In the Reports tab page in Data Catalog you can see an overview of all BI Report assets and their children. Optionally, you can create a view with a filter to only show, for example, Tableau assets. This is useful if you quickly want to see all reports or if you want find specific reports, for example certified reports or the most frequented reports.
Business value
Collibra Data Lineage has many important use cases. Here are a few.
By providing transparency and traceability to the data used in a report, data lineage plays a foundational role in the report certification process:
- Review data sources and transformations associated with the data in a report, to help ensure accuracy and reliability.
- Identify the original sources of data used in the report, and how the data moves from the source system to intermediate systems.
- View and analyze the calculation rules that are used to extract and transform the data before it reaches the report.
All critical metadata is ingested during BI integration and shown on the Collibra asset pages. This includes information like data timestamps, quality metrics, data ownership, and other valuable attributes that help you to assess the reliability and quality of the data.

You can manually synchronize the data in Collibra or set up a synchronization schedule, to help ensure the accuracy and completeness of the data over time. This can help identify inconsistencies or gaps in the data flow and transformation processes.
Collibra Data Lineage can help you with impact analysis when making changes to data sources, adjusting the calculation rules that drive transformations, migrating data and more. It can help you assess the potential impact of changes on downstream systems, data and reports.
Example Let's say you have data in a Snowflake data source, and you need to move everything to Databricks. After migration, you can create a technical lineage to trace the movement of data from one data source to the other and ensure data integrity throughout the migration process.
Understanding data dependencies and relationships helps you to:
- Anticipate which downstream systems could be impacted if you've made changes to a data source or calculation rule.
- Anticipate how changes to a particular data object or system will propagate across your data landscape.
- Minimize risks and make better informed decisions.
Collibra Data Lineage is a valuable tool for helping data analysts and engineers trace the source of data quality issues and anomalies. When you detect a discrepancy in your data, you can examine the lineage and source code to:
- Trace the issue back to the source system or process that is causing the problem.
- Analyze any calculations rules that might have affected the consistency or quality of the data.
- Identify how the issue is affecting downstream systems and reporting.
This can help you identify potential areas where the root cause might exist.
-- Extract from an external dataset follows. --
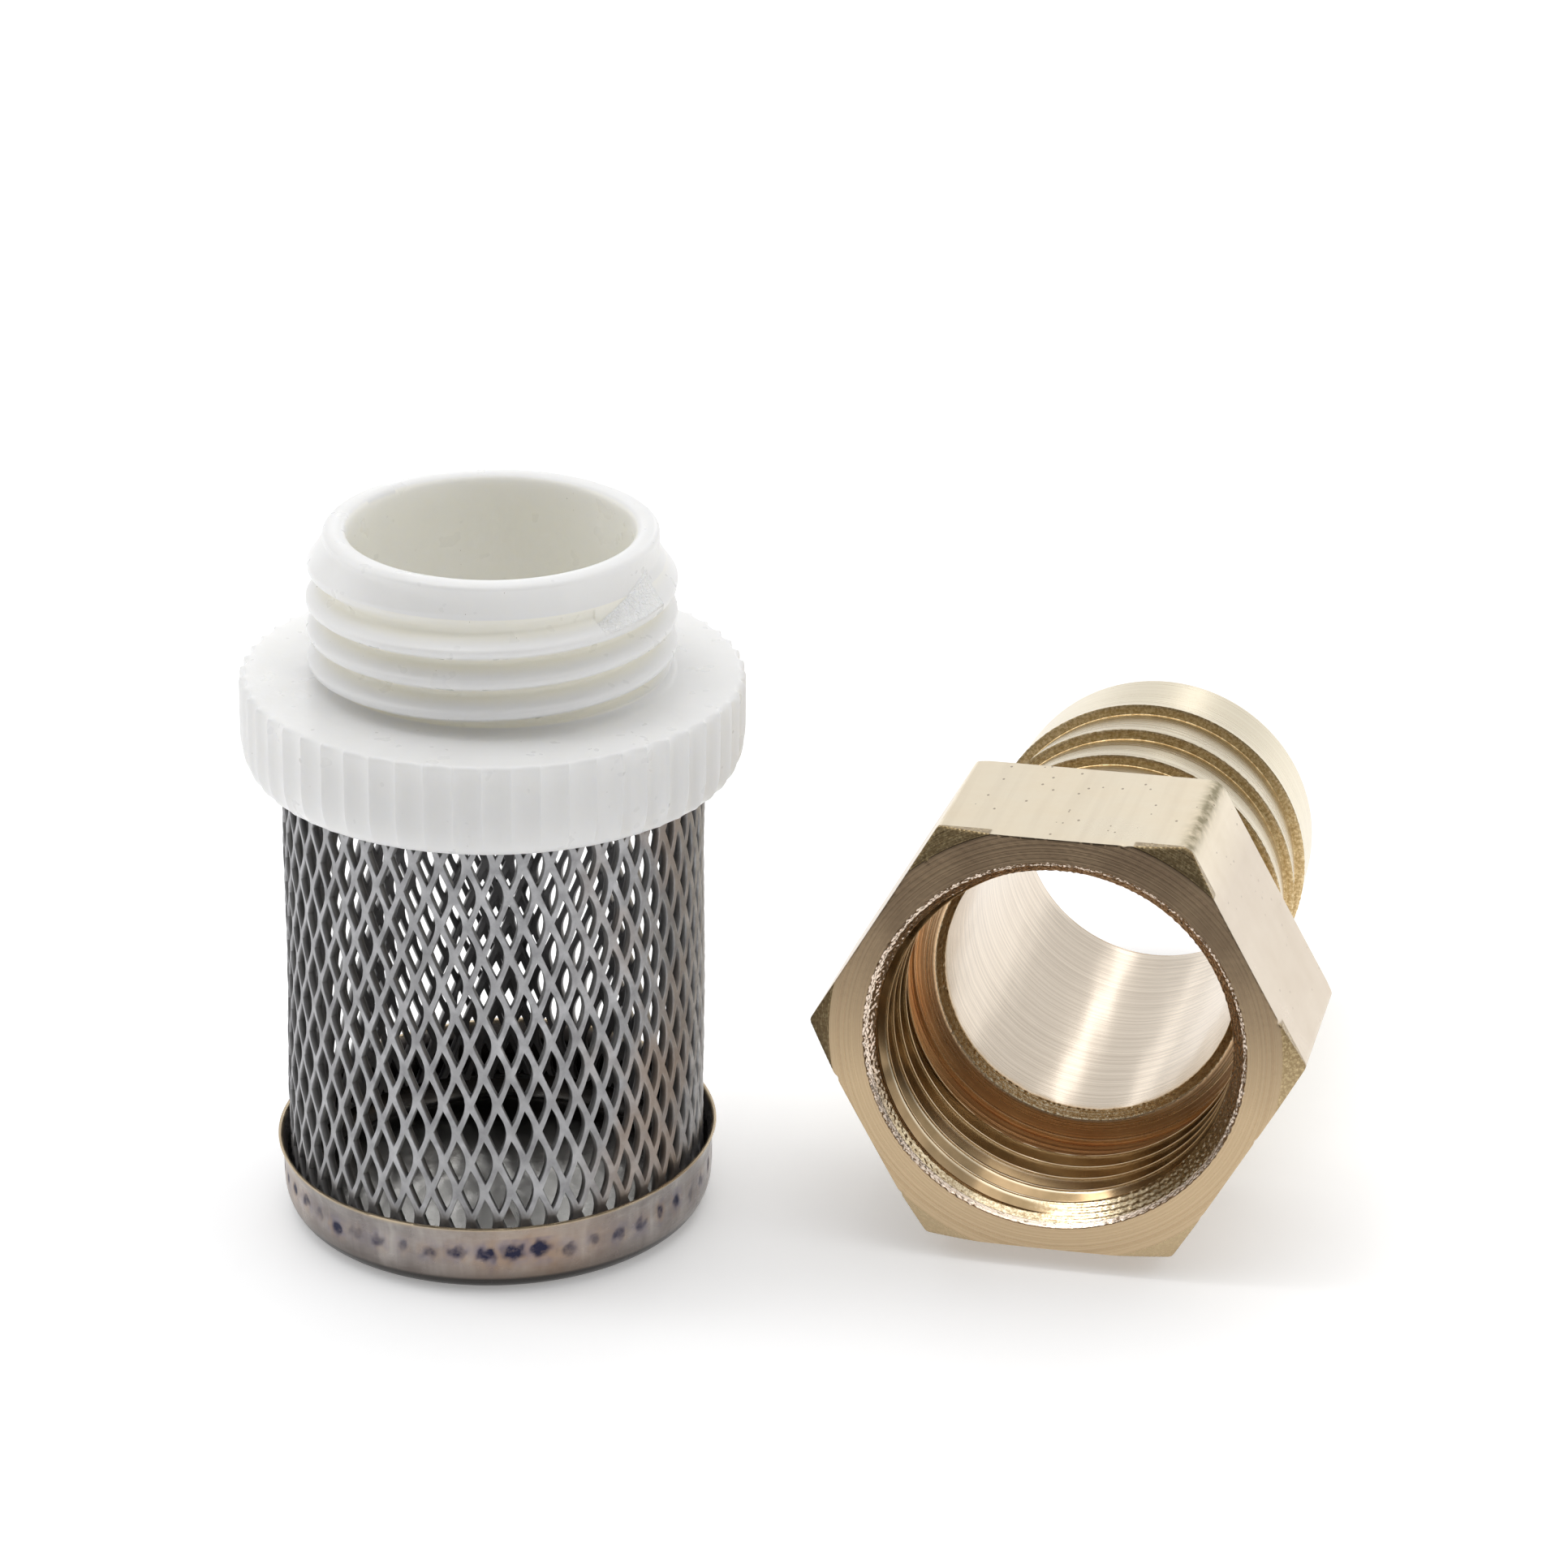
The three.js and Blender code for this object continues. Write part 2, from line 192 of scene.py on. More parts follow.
def loop_quads(rows, columns):
    """Quads of a closed tube of rows x columns points, closed both ways."""
    i, j = np.meshgrid(np.arange(rows), np.arange(columns), indexing="ij")
    down, across = (i + 1) % rows, (j + 1) % columns
    quads = np.stack([i * columns + j, i * columns + across, down * columns + across, down * columns + j], -1)
    return quads.reshape(-1, 4)


def revolved(radius, height, angles):
    """Points of a solid of revolution from radius and height, each of shape (rows, columns)."""
    return np.stack([radius * np.cos(angles), radius * np.sin(angles), height], -1).reshape(-1, 3)


def quarter(steps, start=0.0):
    """Sine and cosine pairs over a quarter turn, from the share start of it to its end."""
    for bend in np.linspace(start, 1, steps) * np.pi / 2:
        yield np.sin(bend), np.cos(bend)


# ------------------------------------------------------------------ threads


def ridge_profile(crest_half, root_half, softness):
    """Height 0..1 of a thread's ridge against the distance from its crest line, with eased corners."""
    x = np.linspace(-THREAD_PITCH, THREAD_PITCH, 401)
    height = np.clip((root_half - np.abs(x)) / (root_half - crest_half), 0, 1)
    kernel = np.exp(-0.5 * np.linspace(-3, 3, 61) ** 2)
    eased = np.zeros_like(height)
    for weight, shift in zip(kernel / kernel.sum(), np.linspace(-3 * softness, 3 * softness, 61)):
        eased += weight * np.interp(x + shift, x, height)
    return x, eased


# ------------------------------------------------------------------ collar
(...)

Compliance with data privacy regulations such as GDPR and CCPA, and various security, auditing and reporting standards, often requires organizations to show end-to-end traceability across their data landscape. In the data privacy context, Collibra Data Lineage can give you a complete view of where sensitive and restricted data is processed, shared, and stored.
- Trace the information across its systems, data source and processes.
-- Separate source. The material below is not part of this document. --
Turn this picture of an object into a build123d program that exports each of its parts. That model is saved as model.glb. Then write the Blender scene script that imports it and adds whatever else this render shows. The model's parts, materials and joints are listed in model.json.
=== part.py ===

- Monitor any migrations and transformations to the data.
- Identify who has access to the systems and data sources that consume the data.
BI tool integration in Collibra enables you to view all of the critical metadata about your reports and dashboards on dedicated asset pages in Data Catalog. The many attributes help you to identify the most critical reports that have the highest impact. This can help you effectively allocate your resources and minimize disruptions.
A few of the key attributes include the following:
- Document creation and modification dates: See when the report was created and updated in your BI tool.
- Visits count: See how many people have viewed the report. Let's say that you have two reports with the same name, but one has 400 views and the other has almost none. That gives a strong indication as to which is the more helpful report.
- Owner in Source: Identify who owns and who certified a report, to know where to turn for additional help and information
- Calculation Rule: See DAX calculations for calculated columns and measures on Power BI Column asset pages.
- URL: Access the report in your BI tool.
- Relation types allow you to immediately identify in which other reports a report is used.
How to create a technical lineage
There are two ways to create a technical lineage and business lineage:
For details about the typical workflow, go to About technical lineage via Edge.
Summary of differences between technical and business lineage
|
Business lineage |
Technical lineage |
|---|---|
|
Allows Business Analysts and other business stewards to view relations between assets in Data Catalog that represent the data objects in external data sources. |
Allows Data Engineers, Data Architects and similar personas to view the flow of data objects in external data sources. |
|
Accessible via the Diagram tab on all asset pages. |
Accessible via the Technical Lineage tab pane of all Column and Table assets, and some BI assets. |
|
Shows relations of the type "Data Element targets / sources Data Element" between assets that exist in Data Catalog. Warning During the ingestion process, relations of the type "Data Element targets / sources Data Element" are automatically created between certain assets. Any relations of this type that you manually create between assets will be deleted during the synchronization process. If you want to manually create such relations and ensure that they are maintained, you can create a custom technical lineage.
|
Shows relations of the type "Data Element targets / sources Data Element" between all data objects in the external data source. Note Temporary tables and columns that the lineage scanner collected from your data sources, but that are not assets in Data Catalog are also included in the technical lineage. |
|
Shows how assets in Collibra from registered data sources relate to each other. Supported BI and ETL tools are automatically registered during the process of generating a technical lineage. |
Shows how data objects from data sources for which you create a technical lineage relate to each other, regardless of whether the data source is registered. |
Dependencies
A dependency is a data object that is targeted by another data object. This is represented by a relation of the type "Data Element targets / sources Data Element", where the dependency is the tail.
Direct dependency
A direct dependency is a data object that is the tail of a relation of the type "Data Element targets / sources Data Element.
Indirect dependency
An indirect dependency is a data object that is the target of a direct or another indirect dependency.